In mid-September 1974, the Bears hired Jim Finks as the team's new general manager, and to also hold the positions of executive vice-president and chief operating officer. In October 1974, Finks reportedly moved Walston from the personnel director to solely evaluating college players.

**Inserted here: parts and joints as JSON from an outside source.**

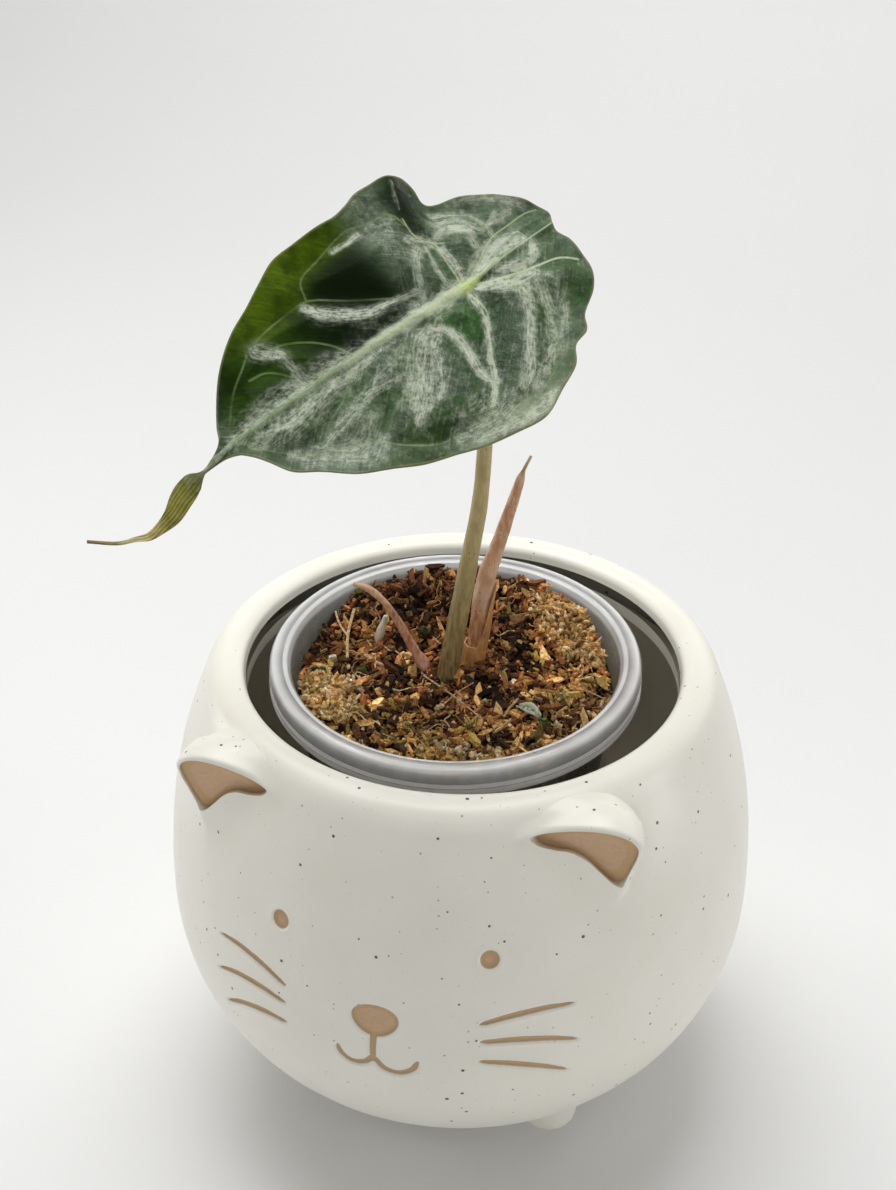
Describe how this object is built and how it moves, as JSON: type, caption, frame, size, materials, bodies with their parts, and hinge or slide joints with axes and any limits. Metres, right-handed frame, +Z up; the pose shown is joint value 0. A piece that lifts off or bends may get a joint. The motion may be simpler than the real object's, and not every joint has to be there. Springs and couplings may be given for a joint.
{
  "type": "potted venom alocasia",
  "caption": "House plant with one large shield-shaped leaf, rooted in growing mix in a clear cup inside a round four-footed ceramic planter with cat ears and a pressed cat face.",
  "frame": {"origin": "on the surface under the middle of the planter, at the bottom centre of the bounding box", "axes": "+Z up; the planter's cat face looks towards -Y, so +X is on the viewer's right; the leaf's tip points forward and left, towards -X and -Y"},
  "size_m": [0.152, 0.152, 0.2433],
  "materials": {
    "glaze": "satin warm white glaze with fine dark speckles; bare tan clay in the pressed face marks and the ears",
    "clear_plastic": "thin translucent clear plastic, slightly hazed",
    "mix": "coarse matte bark and coir chips with pale grains and roots",
    "moss": "matte dry tan sphagnum strands",
    "scrap": "matte pale grey green scrap of old leaf",
    "leaf": "glossy dark green quilted upper face with silvery veins and a pale midrib; paler olive below",
    "stalk": "olive tan stalk with fine dark flecks",
    "spear": "red-brown rolled new leaf with fine lengthwise lines",
    "dry_sheath": "papery orange-brown dry sheath",
    "old_stalk": "pinkish brown withered stalk with a cream dried end",
    "pale_bract": "dry whitish bract"
  },
  "bodies": {
    "root": {"planter": "glaze", "cup": "clear_plastic", "growing_mix": "mix", "moss_left": "moss", "moss_right": "moss", "leaf_scrap": "scrap", "petiole": "stalk", "leaf_blade": "leaf", "new_leaf": "spear", "sheath": "dry_sheath", "old_petiole": "old_stalk", "dry_bract": "pale_bract"}
  },
  "joints": []
}
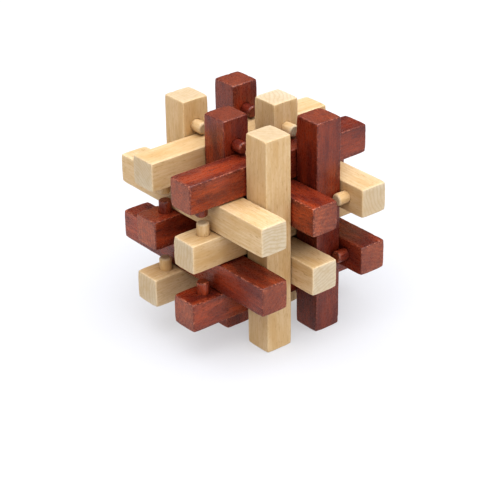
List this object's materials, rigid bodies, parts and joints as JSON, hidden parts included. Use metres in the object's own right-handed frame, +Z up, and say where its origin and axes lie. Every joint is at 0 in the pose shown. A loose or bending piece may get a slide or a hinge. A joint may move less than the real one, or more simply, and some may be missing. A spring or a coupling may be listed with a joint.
{
  "type": "wooden burr puzzle",
  "caption": "Interlocking burr puzzle: pale and dark square wooden sticks cross in three directions, and short glued dowels near their ends lock them together.",
  "frame": {"origin": "centre of the bounding box in X and Y, at the level of the posts' feet", "axes": "+X along the bars to their right ends, +Y along the rails to their back ends, +Z up the posts"},
  "size_m": [0.0874, 0.089, 0.0894],
  "materials": {
    "pale_wood": "satin",
    "dark_wood": "satin"
  },
  "bodies": {
    "post_front_left": {"post_front_left": "pale_wood", "post_front_left_dowel_bottom": "pale_wood", "post_front_left_dowel_top": "pale_wood"},
    "post_front_centre": {"post_front_centre": "dark_wood", "post_front_centre_dowel_bottom": "dark_wood", "post_front_centre_dowel_top": "dark_wood"},
    "post_front_right": {"post_front_right": "pale_wood", "post_front_right_dowel_bottom": "pale_wood", "post_front_right_dowel_top": "pale_wood"},
    "post_back_left": {"post_back_left": "dark_wood", "post_back_left_dowel_bottom": "dark_wood", "post_back_left_dowel_top": "dark_wood"},
    "post_back_centre": {"post_back_centre": "pale_wood", "post_back_centre_dowel_bottom": "pale_wood", "post_back_centre_dowel_top": "pale_wood"},
    "post_back_right": {"post_back_right": "dark_wood", "post_back_right_dowel_bottom": "dark_wood", "post_back_right_dowel_top": "dark_wood"},
    "rail_left_top": {"rail_left_top": "pale_wood", "rail_left_top_dowel_front": "pale_wood", "rail_left_top_dowel_back": "pale_wood"},
    "rail_left_middle": {"rail_left_middle": "dark_wood", "rail_left_middle_dowel_front": "dark_wood", "rail_left_middle_dowel_back": "dark_wood"},
    "rail_left_bottom": {"rail_left_bottom": "pale_wood", "rail_left_bottom_dowel_front": "pale_wood", "rail_left_bottom_dowel_back": "pale_wood"},
    "rail_right_top": {"rail_right_top": "dark_wood", "rail_right_top_dowel_front": "dark_wood", "rail_right_top_dowel_back": "dark_wood"},
    "rail_right_middle": {"rail_right_middle": "pale_wood", "rail_right_middle_dowel_front": "pale_wood", "rail_right_middle_dowel_back": "pale_wood"},
    "rail_right_bottom": {"rail_right_bottom": "dark_wood", "rail_right_bottom_dowel_front": "dark_wood", "rail_right_bottom_dowel_back": "dark_wood"},
    "key_bar_upper": {"key_bar_upper": "pale_wood"},
    "key_bar_lower": {"key_bar_lower": "dark_wood"},
    "bar_middle_upper": {"bar_middle_upper": "dark_wood", "bar_middle_upper_dowel_left": "dark_wood", "bar_middle_upper_dowel_right": "dark_wood"},
    "bar_middle_lower": {"bar_middle_lower": "pale_wood", "bar_middle_lower_dowel_left": "pale_wood", "bar_middle_lower_dowel_right": "pale_wood"},
    "bar_back_upper": {"bar_back_upper": "pale_wood", "bar_back_upper_dowel_left": "pale_wood", "bar_back_upper_dowel_right": "pale_wood"},
    "bar_back_lower": {"bar_back_lower": "dark_wood", "bar_back_lower_dowel_left": "dark_wood", "bar_back_lower_dowel_right": "dark_wood"}
  },
  "joints": [
    {"name": "post_front_left_pull", "type": "slide", "parent": "post_front_centre", "child": "post_front_left", "axis": [-1, 0, 0], "range_m": [0, 0.04]},
    {"name": "post_front_right_pull", "type": "slide", "parent": "post_front_centre", "child": "post_front_right", "axis": [1, 0, 0], "range_m": [0, 0.04]},
    {"name": "post_back_left_play", "type": "slide", "parent": "rail_right_middle", "child": "post_back_left", "axis": [0, 0, 1], "range_m": [-0.0006, 0]},
    {"name": "post_back_centre_play", "type": "slide", "parent": "rail_right_middle", "child": "post_back_centre", "axis": [0, 0, 1], "range_m": [-0.0006, 0]},
    {"name": "post_back_right_play", "type": "slide", "parent": "rail_right_middle", "child": "post_back_right", "axis": [0, 0, 1], "range_m": [-0.0006, 0]},
    {"name": "rail_left_top_play", "type": "slide", "parent": "rail_right_middle", "child": "rail_left_top", "axis": [0, 1, 0], "range_m": [-0.00128, 0.00032]},
    {"name": "rail_left_middle_play", "type": "slide", "parent": "rail_right_middle", "child": "rail_left_middle", "axis": [0, 1, 0], "range_m": [-0.0016, 0]},
    {"name": "rail_left_bottom_play", "type": "slide", "parent": "rail_right_middle", "child": "rail_left_bottom", "axis": [0, 1, 0], "range_m": [-0.0008, 0.0008]},
    {"name": "rail_right_top_play", "type": "slide", "parent": "rail_right_middle", "child": "rail_right_top", "axis": [0, 1, 0], "range_m": [-0.00016, 0.00144]},
    {"name": "stack_lift", "type": "slide", "parent": "post_front_centre", "child": "rail_right_middle", "axis": [0, 0, 1], "range_m": [0, 0.0006]},
    {"name": "rail_right_bottom_play", "type": "slide", "parent": "rail_right_middle", "child": "rail_right_bottom", "axis": [0, 1, 0], "range_m": [0, 0.0016]},
    {"name": "key_bar_upper_slide", "type": "slide", "parent": "rail_right_middle", "child": "key_bar_upper", "axis": [1, 0, 0], "range_m": [-0.08, 0.08]},
    {"name": "key_bar_lower_slide", "type": "slide", "parent": "rail_right_middle", "child": "key_bar_lower", "axis": [1, 0, 0], "range_m": [-0.08, 0.08]},
    {"name": "bar_middle_upper_play", "type": "slide", "parent": "rail_right_middle", "child": "bar_middle_upper", "axis": [1, 0, 0], "range_m": [0, 0.0016]},
    {"name": "bar_middle_lower_play", "type": "slide", "parent": "rail_right_middle", "child": "bar_middle_lower", "axis": [1, 0, 0], "range_m": [0, 0.0016]},
    {"name": "bar_back_upper_play", "type": "slide", "parent": "rail_right_middle", "child": "bar_back_upper", "axis": [1, 0, 0], "range_m": [0, 0.0016]},
    {"name": "bar_back_lower_play", "type": "slide", "parent": "rail_right_middle", "child": "bar_back_lower", "axis": [1, 0, 0], "range_m": [0, 0.0016]}
  ]
}
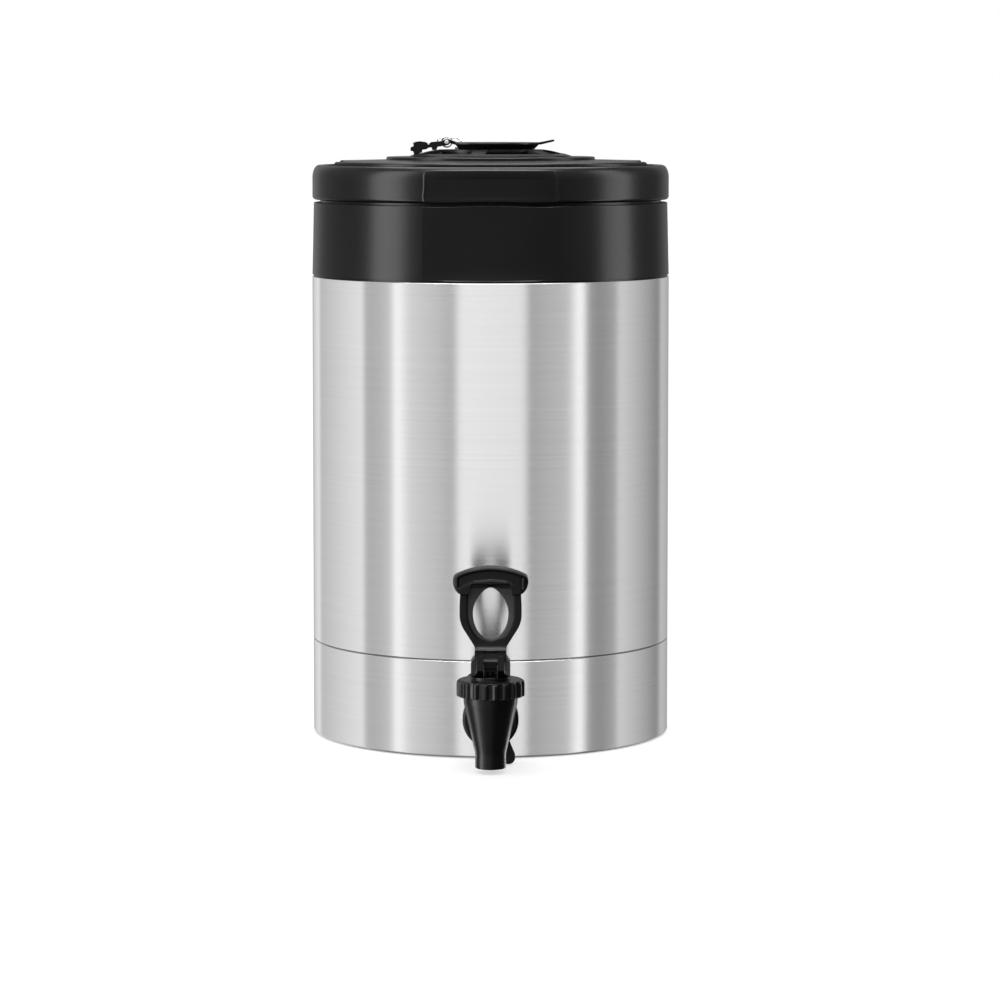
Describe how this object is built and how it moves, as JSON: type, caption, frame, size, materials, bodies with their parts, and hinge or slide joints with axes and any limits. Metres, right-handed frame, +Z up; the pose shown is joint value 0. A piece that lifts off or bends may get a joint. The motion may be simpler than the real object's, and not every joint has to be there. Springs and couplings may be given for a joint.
{
  "type": "coffee urn",
  "caption": "Round insulated steel coffee urn with a black collar, lift-off lid with a sprung pour-in cap, and a self-closing tap at its foot.",
  "frame": {"origin": "centre of the ring-shaped face that the urn stands on", "axes": "+Z up along the body's axis, the tap points to -Y, the hinge of the flip cap is on the -X side"},
  "size_m": [0.204, 0.2645, 0.3415],
  "materials": {
    "brushed_steel": "brushed round the body",
    "bare_steel": "bright",
    "black_plastic": "satin",
    "tap_plastic": "semi-gloss",
    "silicone": "matt, translucent white",
    "foam": "rigid foam",
    "rubber": "matt"
  },
  "bodies": {
    "urn": {"base_cup": "brushed_steel", "outer_shell": "brushed_steel", "bottom_plate": "black_plastic", "foot_ring": "rubber", "base_screws": "bare_steel", "liner_floor": "bare_steel", "liner": "bare_steel", "insulation": "foam", "collar": "black_plastic", "collar_seal": "silicone", "shank": "bare_steel", "shank_outer_seal": "silicone", "shank_inner_seal": "silicone", "shank_nut": "bare_steel", "faucet_body": "tap_plastic", "faucet_washer": "silicone", "stem_diaphragm": "silicone", "valve_spring": "bare_steel"},
    "bonnet": {"bonnet": "tap_plastic"},
    "wing_nut": {"wing_nut": "tap_plastic"},
    "stem": {"stem": "tap_plastic", "seat_cup": "silicone"},
    "handle": {"handle": "tap_plastic", "handle_pin": "bare_steel"},
    "lid": {"lid_rim": "black_plastic", "lid_crown": "black_plastic", "lid_base": "black_plastic", "lid_gasket": "silicone", "lid_foam": "foam", "lid_screws": "bare_steel", "brew_plate": "black_plastic", "brew_grille": "black_plastic", "brew_funnel": "black_plastic", "mixing_tube": "black_plastic", "hinge_bracket": "black_plastic", "bracket_screws": "bare_steel", "hinge_pin": "bare_steel"},
    "cap": {"flip_cap": "black_plastic", "cap_seal": "silicone", "cap_spring": "bare_steel"}
  },
  "joints": [
    {"name": "lid_lift", "type": "slide", "parent": "urn", "child": "lid", "axis": [0, 0, 1], "range_m": [0, 0.29]},
    {"name": "cap_flip", "type": "hinge", "parent": "lid", "child": "cap", "pos_m": [-0.025, 0, 0.3382], "axis": [0, -1, 0], "range_deg": [0, 110], "stiffness_Nm_per_rad": 0.02, "springref_deg": -22.92},
    {"name": "handle_pull", "type": "hinge", "parent": "stem", "child": "handle", "pos_m": [0, -0.144, 0.06], "axis": [1, 0, 0], "range_deg": [0, 50], "stiffness_Nm_per_rad": 0.25, "springref_deg": -17.19},
    {"name": "stem_lift", "type": "slide", "parent": "urn", "child": "stem", "axis": [0, 0, 1], "range_m": [0, 0.0051], "deforming": ["valve_spring"]},
    {"name": "bonnet_turn", "type": "hinge", "parent": "urn", "child": "bonnet", "pos_m": [0, -0.144, 0.045], "axis": [0, 0, 1], "range_deg": [0, 120]},
    {"name": "wing_nut_turn", "type": "hinge", "parent": "urn", "child": "wing_nut", "pos_m": [0, -0.117, 0.0249], "axis": [0, -1, 0], "range_deg": [0, 130]}
  ],
  "couplings": [
    {"joint": "stem_lift", "follows": "handle_pull", "m_per_rad": 0.00573}
  ]
}
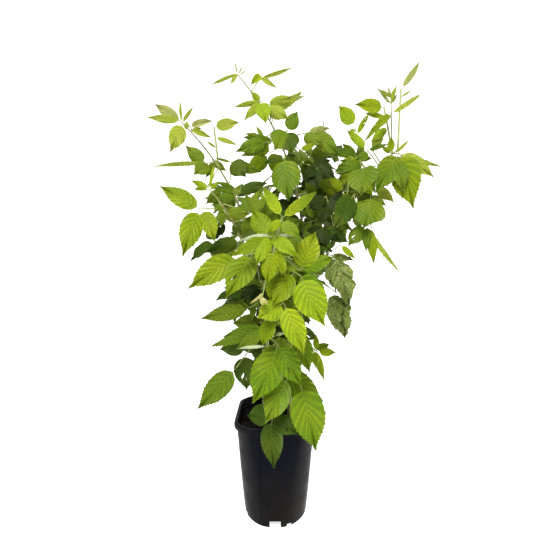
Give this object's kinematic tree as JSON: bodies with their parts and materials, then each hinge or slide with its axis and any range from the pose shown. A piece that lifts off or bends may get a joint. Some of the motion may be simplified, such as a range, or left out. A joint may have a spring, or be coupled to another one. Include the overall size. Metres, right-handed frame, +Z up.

It is also reported that Walston announced his resignation as player personnel director and assistant to Halas in early December 1974, stating it was in the Bears' best interest and that "I realize some of my previous services will fall under Finks' direction and I feel duplication of them will crowd the program". Walston reportedly stayed on in the role of a scout with the Bears, though by at least mid-1975 he was no longer scouting for the Bears.

=== Canadian Football League and World Football League ===
Walston later served as a scout for the Edmonton Eskimos in the Canadian Football League, from 1978 to 1980; and scouted for the United States Football League from 1983 to 1985.

== Personal life and death ==
Toward the very end of his career in 1962 and leading into 1963, Walston partnered in building an elaborate spa and health club in Cherry Hill, New Jersey. Over time he had other fitness centers in New Jersey. Walston worked as a deputy sheriff in Tattnall County, Georgia, and as athletic director of the Georgia State Prison. He also was certified as a deep sea diver. He operated a travel agency for two years, between the time he left the Chicago Bears and joined the Edmonton Eskimos.

Walston died of a heart attack at age 58, on October 7, 1987, at Alexian Brothers Medical Center, Elk Grove Village, Illinois.